III. That with the military forces dead-locked along the concrete trenches, the civil leaders would welcome an opportunity to end the war and stay the carnage, but they are themselves bound hand and foot by the feeling that if they even talk terms of peace their position in their own country and before the world will be weakened; that they would welcome therefore, action by the neutrals which would open a way for negotiation with honor, and that the United States with its mixed peoples is [preeminently] the country looked upon to take the initiative in this emergency. [page 20]

IV. That while offers of mediation by the United States to the belligerents would be rejected, and while no belligerent could ask for [mediation], a continuous convention of neutrals would create a channel through which some opportunity might lead to peace; that such a conference should not be made up purely of governmental representatives -- who would think and act along rigid nationalistic lines -- but should if possible be drawn by some more democratic process from commercial labor and scientific fields which have genuine international experience.

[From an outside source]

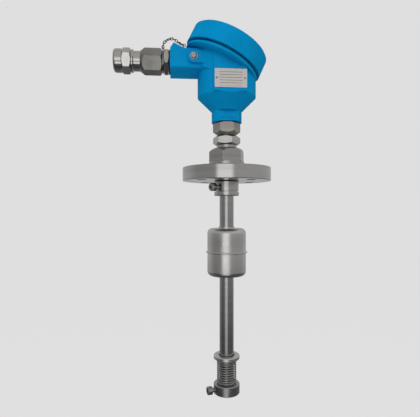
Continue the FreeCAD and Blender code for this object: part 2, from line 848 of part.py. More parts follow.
def tab_hole():
    """Centre of the lug's hole."""
    a = math.radians(tab_azimuth)
    t = gland_neck_t0 + gland_neck_l / 2
    return vec(boss_face_x - t, -tab_hole_r * math.sin(a), gland_z + tab_hole_r * math.cos(a))


def roof_z(x):
    """Height of the boss roof."""
    tilt = math.radians(cover_tilt)
    return cover_z - boss_roof_drop / math.cos(tilt) - (x - cover_x) * math.tan(tilt)


def on_roof(shape):
    """Stand a shape modelled about Z on the boss roof, square to it, at the eye's place."""
    copy = shape.copy()
    copy.rotate(ORIGIN, vec(0, 1, 0), cover_tilt)
    copy.translate(vec(eye_x, eye_y, roof_z(eye_x)))
    return copy


def eye_centre():
    tilt = math.radians(cover_tilt)
    up = eye_stem + eye_r
    return vec(eye_x + up * math.sin(tilt), eye_y, roof_z(eye_x) + up * math.cos(tilt))


def chain_route():
    """Smooth line of the chain from the lug, over the nose of the boss and along its roof to the eye."""
    a = math.radians(tab_azimuth)
    lean = math.radians(tab_lean)
    tilt = math.radians(cover_tilt)
    nose = boss_face_x + boss_nose
    middle = (nose + eye_x) / 2
    leave = vec(math.sin(lean), -math.cos(lean) * math.sin(a), math.cos(lean) * math.cos(a))
    arrive = vec(math.cos(tilt), 0, -math.sin(tilt))
    points = [
        tab_hole(),
        tab_hole().add(leave * link_l),
        vec(nose, chain_front_y, roof_z(nose) + chain_over_nose),
        vec(middle, chain_front_y, roof_z(middle) + chain_over_roof),
        eye_centre().sub(arrive * link_l),
        eye_centre(),
    ]
    curve = Part.BSplineCurve()
    curve.interpolate(Points=points, InitialTangent=leave, FinalTangent=arrive)
    return curve.toShape()


def chain_link():
    """Oval link along X, lying flat in the XY plane."""
    bend_r = (link_w - link_wire) / 2
    half = (link_l - link_w) / 2
    ends = []
    for side in (-1, 1):
        bend = Part.makeTorus(bend_r, link_wire / 2)
        keep = block(min(0, side * link_w), max(0, side * link_w), -link_w, link_w, -link_wire, link_wire)
        bend = bend.common(keep)
        bend.translate(vec(side * half, 0, 0))
        ends.append(bend)
    sides = [
        Part.makeCylinder(link_wire / 2, 2 * half, vec(-half, side * bend_r, 0), vec(1, 0, 0))
        for side in (-1, 1)
    ]
    return ends[0].fuse([ends[1]] + sides).removeSplitter()


def retaining_chain():
    """Links threaded through each other along the route, every second one turned on edge.

    The flat side turns from the lug's normal at the first link to the eye's at the last.
    """
    route = chain_route()
    first = (link_l - link_wire) / 2
    last = first + eye_r / 4
    pitch = (route.Length - first - last) / (link_count - 1)
    link = chain_link()
    placed = []
    for i in range(link_count):
        u = route.Curve.parameterAtDistance(first + i * pitch, route.FirstParameter)
        along = route.Curve.tangent(u)[0]
        along.normalize()
        share = i / (link_count - 1)
        across = vec(share - 1, -share, 0)
        across = across.sub(along * across.dot(along))
        across.normalize()
        normal = across.cross(along)
        if i % 2:
            across, normal = normal, across.negative()
        place = FreeCAD.Matrix(
            along.x, across.x, -normal.x, 0,
            along.y, across.y, -normal.y, 0,
            along.z, across.z, -normal.z, 0,
            0, 0, 0, 1,
        )
        copy = link.copy()
        copy.Placement = FreeCAD.Placement(place)
        copy.translate(route.Curve.value(u))
        placed.append(copy)
    return Part.makeCompound(placed)


def chain_eye():
    """Eye screw in the boss roof."""
    ring = Part.makeTorus(eye_r, eye_wire / 2)
    ring.rotate(ORIGIN, vec(1, 0, 0), 90)
    ring.translate(vec(0, 0, eye_stem + eye_r))
    stem = rod(eye_wire / 2, -2.5, eye_stem)
    foot = rod(1.6, 0, 0.8)
    return on_roof(ring.fuse([stem, foot]).removeSplitter())


def eye_hole():
    return on_roof(rod(eye_wire / 2 + fit, -3, 2))


# Collars and their bolts

def collar_bolt(collar_r_out, out, azimuth, z):
    """Cap bolt with a hexagon socket, pressing on the stem through a collar."""
    head_from = collar_r_out + out
    head_r = collar_bolt_head_d / 2
    head_end = head_from + collar_bolt_head_h
    head = turned(
        (0, head_from), (head_r, head_from), (head_r, head_end - 0.6),
        (head_r - 0.6, head_end), (0, head_end),
    )
    socket = hexagon(collar_bolt_socket, head_end - collar_bolt_socket_depth, head_end + 1)
    bolt = head.fuse(rod(collar_bolt_d / 2, stem_r + fit, head_from)).removeSplitter().cut(socket)
    return radial(bolt, azimuth, z)


def bolt_hole(azimuth, z):
    return radial(rod(collar_bolt_d / 2 + fit, stem_r - 2, upper_collar_d), azimuth, z)


def upper_collar():
    r = upper_collar_d / 2
    foot_r = upper_collar_foot_d / 2
    foot_top = upper_collar_z + upper_collar_foot_h
    groove_top = foot_top + upper_collar_groove
    groove_r = r - upper_collar_groove_depth
    edge = 0.7
    inner = stem_r + fit
    ring = turned(
        (inner, upper_collar_z), (foot_r - edge, upper_collar_z), (foot_r, upper_collar_z + edge),
        (foot_r, foot_top), (groove_r, foot_top), (groove_r, groove_top), (r, groove_top),
        (r, upper_collar_top_z - edge), (r - edge, upper_collar_top_z), (inner, upper_collar_top_z),
    )
    return ring.cut(bolt_hole(upper_screw_azimuth, upper_bolt_z))


def upper_collar_bolt():
    return collar_bolt(upper_collar_d / 2, upper_screw_out, upper_screw_azimuth, upper_bolt_z)


def lower_collar():
    r = lower_collar_d / 2
    edge = 0.7
    inner = stem_r + fit
    ring = turned(
        (inner, lower_collar_z), (r - edge, lower_collar_z), (r, lower_collar_z + edge),
        (r, lower_collar_top_z - edge), (r - edge, lower_collar_top_z), (inner, lower_collar_top_z),
    )
    return ring.cut(bolt_hole(lower_screw_azimuth, lower_bolt_z))


def lower_collar_bolt():
    return collar_bolt(lower_collar_d / 2, lower_screw_out, lower_screw_azimuth, lower_bolt_z)


# Float

def float_half(sign):
    """Pressed half shell with a rounded shoulder and half of the weld bead; sign is 1 above, -1 below."""
    r = float_d / 2
    tube_r = float_tube_d / 2 + fit
    top = float_h / 2
    bend = float_shoulder
    diag = math.sqrt(0.5)
    inner_bend = bend - float_wall

    def at(radius, height):
        return (radius, float_mid_z + sign * height)

    return turned(
        at(tube_r, top), at(r - bend, top),
        (at(r - bend + bend * diag, top - bend + bend * diag), at(r, top - bend)),
        at(r, float_seam_t / 2), at(float_seam_d / 2, float_seam_t / 4), at(float_seam_d / 2, 0),
        at(r - float_wall, 0), at(r - float_wall, top - bend),
        (at(r - bend + inner_bend * diag, top - bend + inner_bend * diag), at(r - bend, top - float_wall)),
        at(tube_r, top - float_wall),
    )


def float_upper_shell():
    return float_half(1)


def float_lower_shell():
    return float_half(-1)


def float_tube():
    half = float_h / 2 + float_tube_proud
    outer = float_tube_d / 2
    return tube(outer, outer - float_tube_wall, float_mid_z - half, float_mid_z + half)


def float_magnet():
    half = magnet_h / 2
    return tube(magnet_d / 2, float_tube_d / 2 + magnet_gap, float_mid_z - half, float_mid_z + half)


# Buffer washer and spring

def buffer_washer():
    r = washer_d / 2
    lip_r = washer_lip_d / 2
    bore_r = washer_bore_d / 2
    edge = 0.8
    low = washer_top_z - washer_t
    return turned(
        (bore_r, washer_low_z), (lip_r - 0.4, washer_low_z), (lip_r, washer_low_z + 0.4), (lip_r, low),
        (r - edge, low), (r, low + edge), (r, washer_top_z - edge), (r - edge, washer_top_z),
        (bore_r, washer_top_z),
    )


def buffer_spring():
    """Round wire coil, swept along short straight steps with mitred joints."""
    low = lower_collar_top_z + spring_wire / 2
    high = washer_low_z - spring_top_gap - spring_wire / 2
    mean_r = (spring_od - spring_wire) / 2
    count = spring_turns * spring_steps
    points = []
    for i in range(count + 1):
        a = 2 * math.pi * i / spring_steps
        points.append(vec(mean_r * math.cos(a), mean_r * math.sin(a), low + (high - low) * i / count))
    section = Part.Wire(Part.makeCircle(spring_wire / 2, points[0], points[1].sub(points[0])))
    right_corner = 1
    return Part.makePolygon(points).makePipeShell([section], True, False, right_corner)


NODES = {
    "flange": flange,
    "stem_tube": stem_tube,
    "stem_plug": stem_plug,
    "reed_board": reed_board,
    "reed_switches": reed_switches,
    "reed_leads": reed_leads,
    "fitting_body": fitting_body,
    "ferrule": ferrule,
    "clamp_nut": clamp_nut,
    "head_adaptor": head_adaptor,
    "head_housing": head_housing,
    "cover": cover,
    "cover_seal": cover_seal,
    "terminal_block": terminal_block,
    "terminal_clamps": terminal_clamps,
    "terminal_screws": terminal_screws,
    "block_screws": block_screws,
    "inner_earth_screw": inner_earth_screw,
    "earth_screw": earth_screw,
    "earth_washer": earth_washer,
    "name_plate": name_plate,
    "plate_rivets": plate_rivets,
    "gland_washer": gland_washer,
    "gland_locknut": gland_locknut,
    "gland_body": gland_body,
    "gland_bush": gland_bush,
    "gland_ring": gland_ring,
    "gland_nut": gland_nut,
    "chain_tab": chain_tab,
    "retaining_chain": retaining_chain,
    "chain_eye": chain_eye,
    "upper_collar": upper_collar,
    "upper_collar_bolt": upper_collar_bolt,
    "lower_collar": lower_collar,
    "lower_collar_bolt": lower_collar_bolt,
    "float_upper_shell": float_upper_shell,
    "float_lower_shell": float_lower_shell,
    "float_tube": float_tube,
    "float_magnet": float_magnet,
    "buffer_washer": buffer_washer,
    "buffer_spring": buffer_spring,
}


def main():
    os.makedirs("parts", exist_ok=True)
    for name, make in NODES.items():
        shape = make()
        if not shape.isValid():
            raise RuntimeError(name + " is not a valid shape")
        shape.exportStep("parts/" + name + ".step")
        print(name, len(shape.Solids), round(shape.Volume, 1))


main()
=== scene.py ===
import bpy
import math
import numpy as np
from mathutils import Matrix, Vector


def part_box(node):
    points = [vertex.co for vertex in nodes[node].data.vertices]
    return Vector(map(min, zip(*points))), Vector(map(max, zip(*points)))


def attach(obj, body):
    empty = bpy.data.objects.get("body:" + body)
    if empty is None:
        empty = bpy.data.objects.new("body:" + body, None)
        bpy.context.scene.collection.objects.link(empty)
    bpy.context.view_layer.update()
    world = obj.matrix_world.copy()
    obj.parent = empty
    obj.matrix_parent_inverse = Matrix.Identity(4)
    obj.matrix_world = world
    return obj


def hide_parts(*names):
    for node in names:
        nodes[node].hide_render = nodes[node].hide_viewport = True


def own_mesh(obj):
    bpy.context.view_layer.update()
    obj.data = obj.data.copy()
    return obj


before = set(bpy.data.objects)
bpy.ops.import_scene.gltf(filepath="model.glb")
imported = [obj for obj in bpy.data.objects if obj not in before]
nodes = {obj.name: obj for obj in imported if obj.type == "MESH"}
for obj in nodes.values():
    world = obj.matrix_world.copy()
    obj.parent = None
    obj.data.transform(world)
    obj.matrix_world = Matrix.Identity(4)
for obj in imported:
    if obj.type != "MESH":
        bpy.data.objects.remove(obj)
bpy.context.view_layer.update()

# Axes of the gland and of the cover, in metres and radians

GLAND_Z = 0.1334
COVER_TILT = math.radians(25.5)
COVER_ORIGIN = (-0.005, 0.0, 0.1352)

# Camera, fitted to the photograph

CAMERA_PLACE = (-0.05861, -0.45271, -0.03113)
CAMERA_TURN = math.radians(-5)
CAMERA_LENS = 34.29
SENSOR_WIDTH = 36.0

# Spring, bolt threads and weld beads, in metres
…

"THE Women's International Congress does not claim to have invented a new means of preventing war; it does not claim to have put forward any startling or original theory. It does claim to have been a gathering of women of many countries, which proved that, even in time of war, the solidarity of women will hold fast; it does claim to have shown that women of different countries can still hold out the hand of friendship to each other in spite of the hatred and bloodshed under which most international ties seem submerged. It claims too, to have shown that, while women have a special point of view on the subject of war, and while its wastefulness of human life must appeal to them with particular emphasis, they can, at the same time, make their own contribution to the work and ideals of constructive peace."

[1] NOTE. The Resolutions in full are Nos. 5, 6, 7, 8, 9.

[2] NOTE. The Congress declared by vote that it interpreted no transference of territory without the consent of the men and women in it to imply that the right of conquest was not to be recognized.